What turns a chip into a calibration issue is when the crack spreads toward or into the zone near the camera bracket. Once damage reaches that area, repair is generally off the table and replacement becomes necessary. The sooner you address a chip before it migrates, the better chance you have of a straightforward repair rather than a full replacement with calibration.
Repair vs. Replacement: Knowing Which One Your Sentra Needs
Not every windshield chip requires replacement. Small chips away from the driver's primary field of vision and away from the camera mounting zone can often be repaired using resin injection. A proper repair restores structural integrity and stops the crack from spreading.
Replacement is typically necessary when the damage is in the driver's line of sight, when it's near or within the camera's field of view, when the crack is longer than a few inches, or when there are multiple impact points that have already begun to spread. Any shop evaluating your Sentra should assess the damage location relative to the camera bracket before recommending one path over the other. If replacement is the right call, that's the point where windshield camera calibration becomes part of the conversation.
Getting Your Sentra Back to Full Safety System Function
The good news is that when the process is done correctly — the right glass, properly installed, followed by a complete Nissan Sentra Safety Shield 360 recalibration — your vehicle's safety systems return to factory-spec performance. Lane departure warning, automatic emergency braking, adaptive cruise control, and the rest of the suite work the way they're supposed to.

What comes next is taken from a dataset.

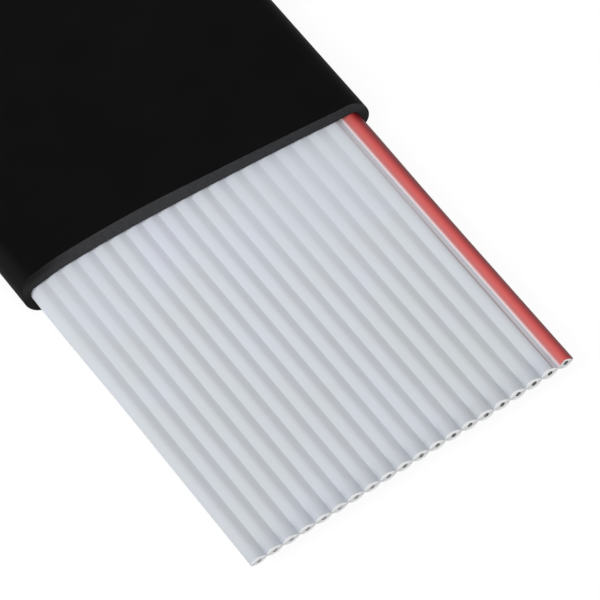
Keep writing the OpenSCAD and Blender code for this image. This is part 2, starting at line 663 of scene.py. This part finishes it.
def lay_oval(corners, wide, thick):
    for corner in corners:
        x, rise = oval_corner(math.atan2(corner.co.z - MID_Z, corner.co.x), wide, thick)
        corner.co.x = x
        corner.co.z = MID_Z + rise


# %% Draw out the jacket
JACKET_PLACES = stations(0.1 * MM, 1.4, 6 * MM, FAR_Y - MOUTH_Y)

jacket = upright_circle(OVAL_CORNERS, CAVITY_THICK / 2, 0, MOUTH_Y)
bpy.ops.object.mode_set(mode="EDIT")
bpy.ops.mesh.select_all(action="SELECT")
bpy.ops.mesh.extrude_edges_move(TRANSFORM_OT_translate={"value": (0, 0, 0)})
bpy.ops.transform.resize(value=(2, 1, 2), center_override=(0, MOUTH_Y, MID_Z))
section = bmesh.from_edit_mesh(jacket.data)
lay_oval([corner for corner in section.verts if corner.select], JACKET_WIDE, JACKET_THICK)
lay_oval([corner for corner in section.verts if not corner.select], CAVITY_WIDE, CAVITY_THICK)
for corner in section.verts:
    if not corner.select and corner.co.x < 0:
        corner.co.x *= 1 + 2 * NOSE_FLARE / CAVITY_WIDE
bmesh.update_edit_mesh(jacket.data)
bpy.ops.mesh.select_all(action="SELECT")
extrude_faces_along(JACKET_PLACES)
bpy.ops.object.mode_set(mode="OBJECT")
outward(jacket)

# %% Soften the rims and trim the mouth
RIM_BEVEL = 0.04 * MM

pick(jacket)
bpy.ops.object.mode_set(mode="EDIT")
bpy.ops.mesh.select_mode(type="EDGE")
shape = bmesh.from_edit_mesh(jacket.data)
for edge in shape.edges:
    edge.select_set(len(edge.link_faces) == 2 and edge.calc_face_angle(0) > 1.0)
print("rim edges", sum(edge.select for edge in shape.edges))
bmesh.update_edit_mesh(jacket.data)
bpy.ops.mesh.bevel(offset=RIM_BEVEL, segments=3, profile=0.5, affect="EDGES")
bpy.ops.mesh.select_mode(type="VERT")
bpy.ops.object.mode_set(mode="OBJECT")

straight = FAR_Y - MOUTH_Y
for corner in jacket.data.vertices:
    point = corner.co
    share = (point.y - MOUTH_Y) / straight
    point.y = mouth_place(point.x, point.z) * (1 - share) + FAR_Y * share
finish_piece(jacket, "flat_jacket", ["jacket"])

# %% [markdown]
# Cut faces look different from the extruded skin, so each piece gets a second material for
# them. They are found by their place, before the materials are assigned.

# %% Find the cut faces
CUT_HALO = 0.04 * MM


def cut_faces(piece, reach):
    """The faces that look along the cable and lie at one of its ends."""
    found = []
    for face in piece.data.polygons:
        if abs(face.normal.y) > 0.6 and reach(face.center):
            found.append(face.index)
    return found


ribbon_cut = cut_faces(ribbon, lambda place: place.y < CUT_Y + 0.5 * MM or place.y > FAR_Y - 0.01 * MM)
for face in ribbon.data.polygons:
    place = face.center
    if place.y - cut_shift(place.x, CUT_Y, place.z) < CUT_Y + CUT_HALO:
        ribbon_cut.append(face.index)
jacket_cut = cut_faces(jacket, lambda place: True)
stripe_cut = cut_faces(stripe, lambda place: place.y < CUT_Y + 0.5 * MM and place.z < MID_Z)
wire_cut = {piece.name: cut_faces(piece, lambda place: True) for piece in strand_pieces}
print("cut faces: ribbon", len(ribbon_cut), "jacket", len(jacket_cut))

# %% [markdown]
# ## Shading groups
#
# All the plastic here was pushed through a die, which leaves very fine streaks along the cable
# and a soft grain. One node group makes both, and each plastic uses it with its own values. It
# reads Object coordinates, because every finished piece sits at the origin.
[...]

The key is making sure you ask the right questions before you book rather than discovering mid-appointment that a shop isn't fully equipped for your vehicle. Confirm the glass, confirm the calibration capability, understand the process for your specific model year and trim, and make sure the warranty covers the workmanship. That's the complete checklist for a Sentra windshield job that actually gets finished the right way.